The main focus of the evaluation is on establishing what impact the HACAA has had on key outcomes (e.g. fatal and non-fatal overdoses, drug-related crime, drug seizures, naloxone kit distribution) over the study period as well as an exploration of the impact the HACAA has had on relationships with key partners.
SURG members are conducting the research and at the end of the study period they will provide a written report to Gwent Police (and the Home Office).
The project is important for SURG members in several ways, including: helping us to extend our networks of contacts within Wales, strengthening partnerships with police officers who are working hard to reduce drug-related harm.
Shannon Murray (Research Assistant at the Substance Use Research Group, SURG) in collaboration with Professor Katy Holloway, Dr Marian Buhociu and Visiting Professor Rhian Hills (Senior Drug Policy Manager for Welsh Government) has been awarded funding from USW's Knowledge Exchange and Innovation Fund (KEIF) to undertake a feasibility study that will focus on substance misuse among LGBTQ+ communities.
The goal is to pilot a small-scale collaborative project that seeks to minimise the harm experienced by people with substance-misuse problems within the LGBTQ+ community. The findings will inform the development of a proposal for a larger project that will be submitted to the ESRC (or other funding body). The project will fill an important gap in knowledge and is likely to be attractive to funders given the high levels of political and public interest in issues surrounding inclusivity.
There is significant substance use among the LGBTQ+ population, which research suggests is higher than in the wider population. This is combined with barriers to accessing support or information from formal services (Buffin et al, 2012; LGBT Foundation, 2021; Welsh Government, 2021; Institute of Alcohol Studies, 2021; Williams et al, 2015).
Hidden Figures (2020) reported that substance use within the LGBTQ+ populations may be a consequence of the lifelong discrimination, marginalisation and isolation often experienced by people within these groups. These issues are not fully addressed or understood, largely due to a lack of qualitative research investigating the drug and alcohol use behaviours of LGBTQ+ groups and their treatment needs. Consequently, there is substantial risk of continued hidden harm among LGBTQ+ populations.

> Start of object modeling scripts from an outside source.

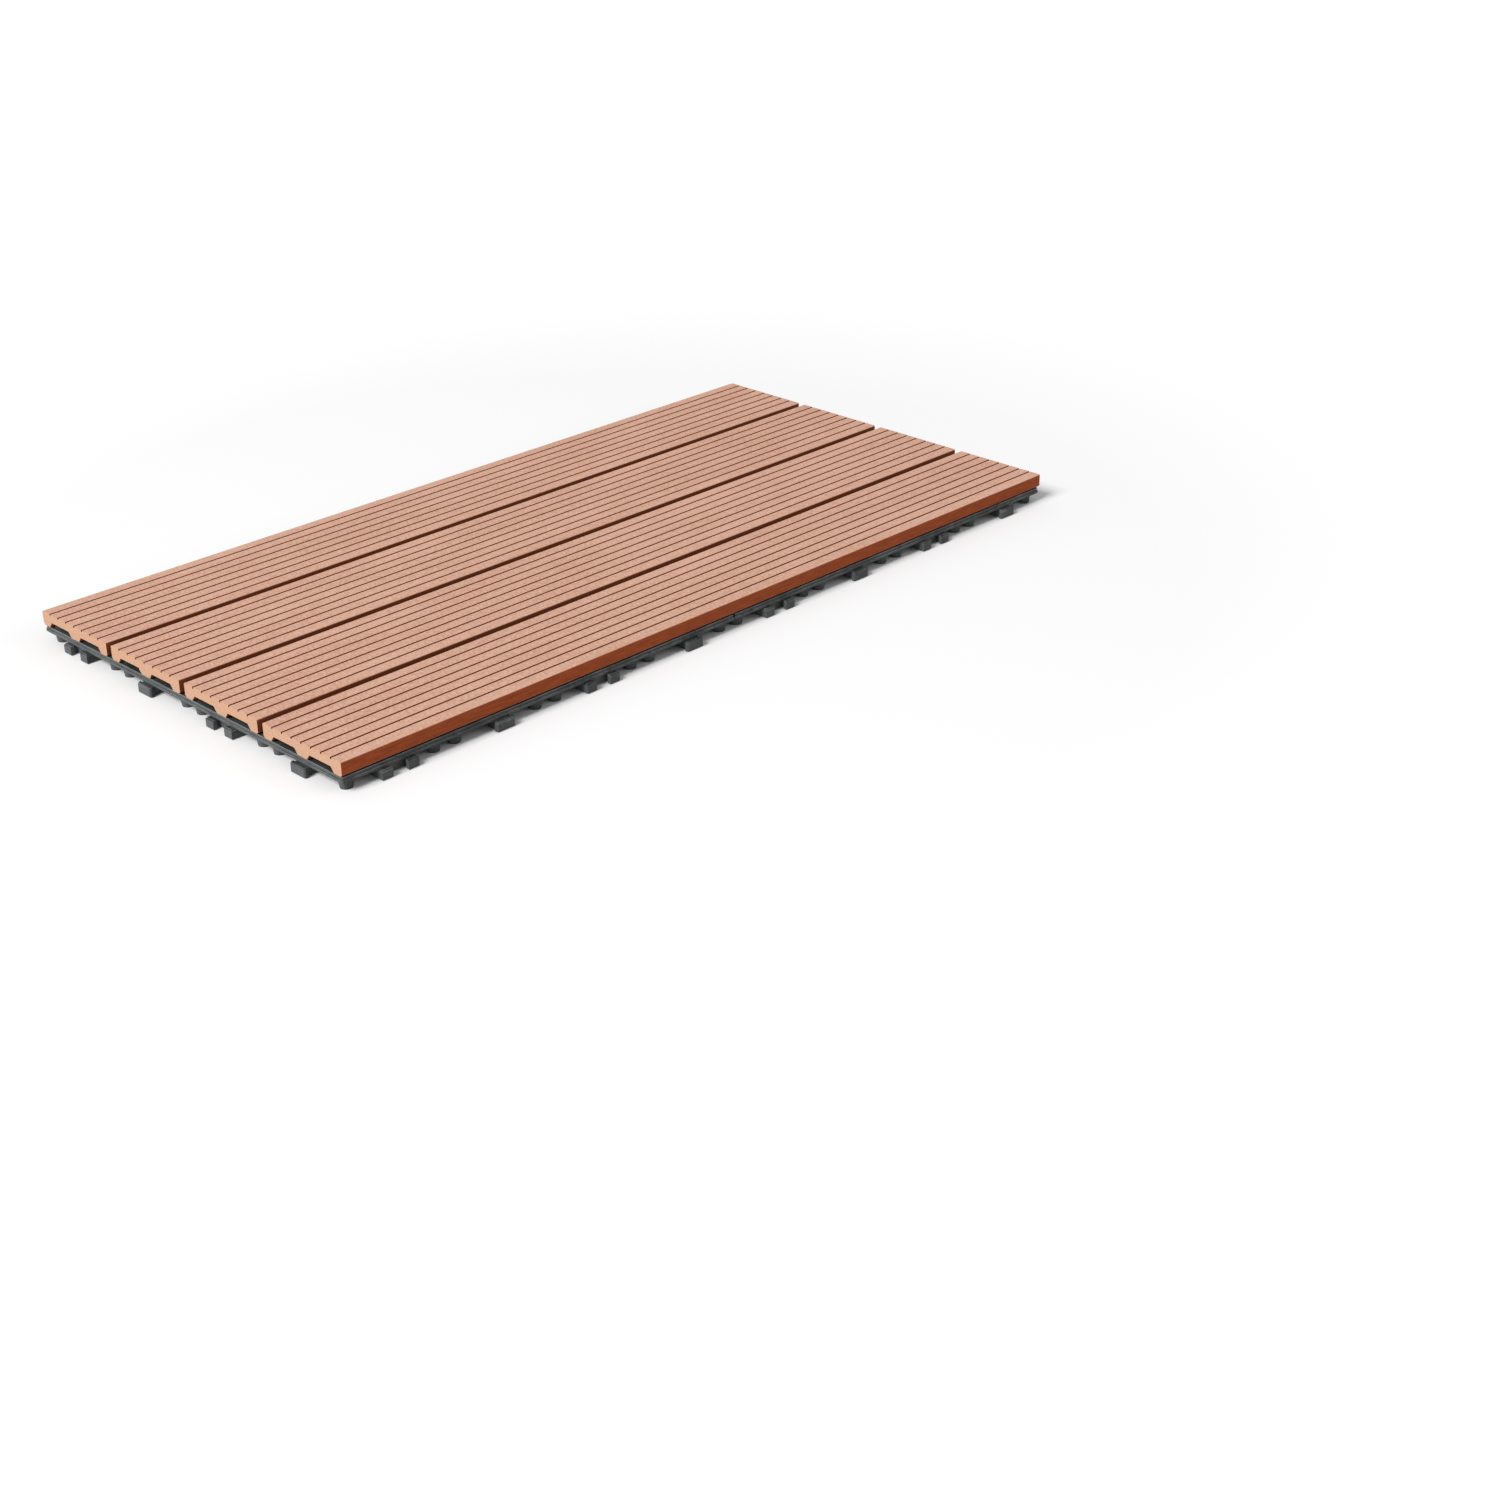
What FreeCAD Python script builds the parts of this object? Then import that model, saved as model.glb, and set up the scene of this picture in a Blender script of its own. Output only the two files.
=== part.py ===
import FreeCAD, Part
import Sketcher
import math
import os

# Interlocking deck tile: four grooved boards screwed to two moulded lattice bases that clip together.
# X runs along the boards, Y across them and Z up, and the feet stand on z = 0.

sizes = {
    "moduleSide": 300.0,        # pitch of the square lattice bases
    "moduleCount": 2,           # bases side by side along one tile
    "boardCount": 4,
    "boardGap": 5.3,
    "boardThick": 9.0,
    "boardTopRound": 0.9,
    "boardBottomBevel": 1.2,
    "landCount": 8,             # flat strips between the grooves of one board
    "grooveWidth": 1.1,
    "grooveDepth": 1.0,
    "edgeLeg": 7.0,             # solid strip under each board edge
    "middleLeg": 8.4,           # solid strip under the board's centre line
    "channelDepth": 3.4,
    "channelSlope": 2.6,        # how far each channel wall leans inwards
    "baseHeight": 11.0,         # from the ground to the underside of the boards
    "rimInset": 0.3,            # from the module's edge line to the rim's outer face
    "rimWidth": 7.5,
    "rimDrop": 0.7,             # the rim's top lies this far below the ribs'
    "rimHeight": 3.6,
    "rimCorner": 1.0,
    "cellsAcross": 4,           # square cells of the lattice along one side
    "ribThick": 1.9,
    "ribHeight": 4.7,
    "hubWidth": 12.8,
    "hubBottom": 5.4,
    "feetAcross": 3,            # feet along one side of a cell
    "footSetback": 7.5,         # from a cell's side to the middle of its outer feet
    "footTip": 7.0,             # width of a foot where it meets the ground
    "footTop": 8.0,             # width of a foot at the ribs
    "clipBottom": 0.5,          # height of the clips' lower faces
    "clipHeight": 5.8,
    "clipClearance": 0.35,
    "clipRoot": 8.0,            # how far a clip reaches inwards under the rim
    "tabHead": 13.5,
    "tabNeck": 9.9,
    "headThick": 2.4,
    "headBevel": 0.8,
    "lipThick": 2.4,
    "prongReach": 2.3,          # how far a socket's prongs stand past the module's edge line
    "prongWidth": 7.4,
    "screwHeadWidth": 4.6,
    "screwHeadHeight": 1.5,
    "screwWidth": 2.8,
    "screwLength": 9.0,         # under the head
    "screwPoint": 2.5,
    "screwSeat": 2.5,           # plastic left between the screw head and the board
    "screwClearance": 0.1,
}

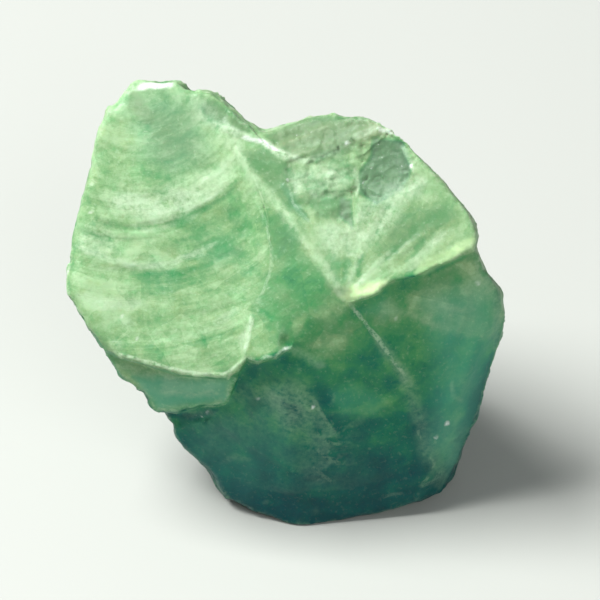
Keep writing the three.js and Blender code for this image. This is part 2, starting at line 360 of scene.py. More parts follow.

Our research project will focus exclusively on LGBTQ+ communities and seek to understand why some people in these groups use drugs and/or alcohol and why there is an underrepresentation of these groups within drug and alcohol services. We are working collaboratively with our partner, Gwent Drug and Alcohol Services (GDAS), to conduct interviews with LGBTQ+ individuals with lived (and living) experience of substance use in Wales. It is important to understand the experiences of people from within the LGBTQ+ groups and to provide them with a voice, as they are at a greater risk of hazardous alcohol and drug use than heterosexual cis-gendered men and women.
This project will add to the existing portfolio of harm-reduction focused research undertaken by the SURG. We will draw on the lived experiences of LGBTQ+ people with substance misuse problems and help to fill an important gap in knowledge. The research seeks to improve the future health and well-being of the LGBTQ+ community, to promote inclusivity and to provide a voice to those that have hitherto been largely hidden.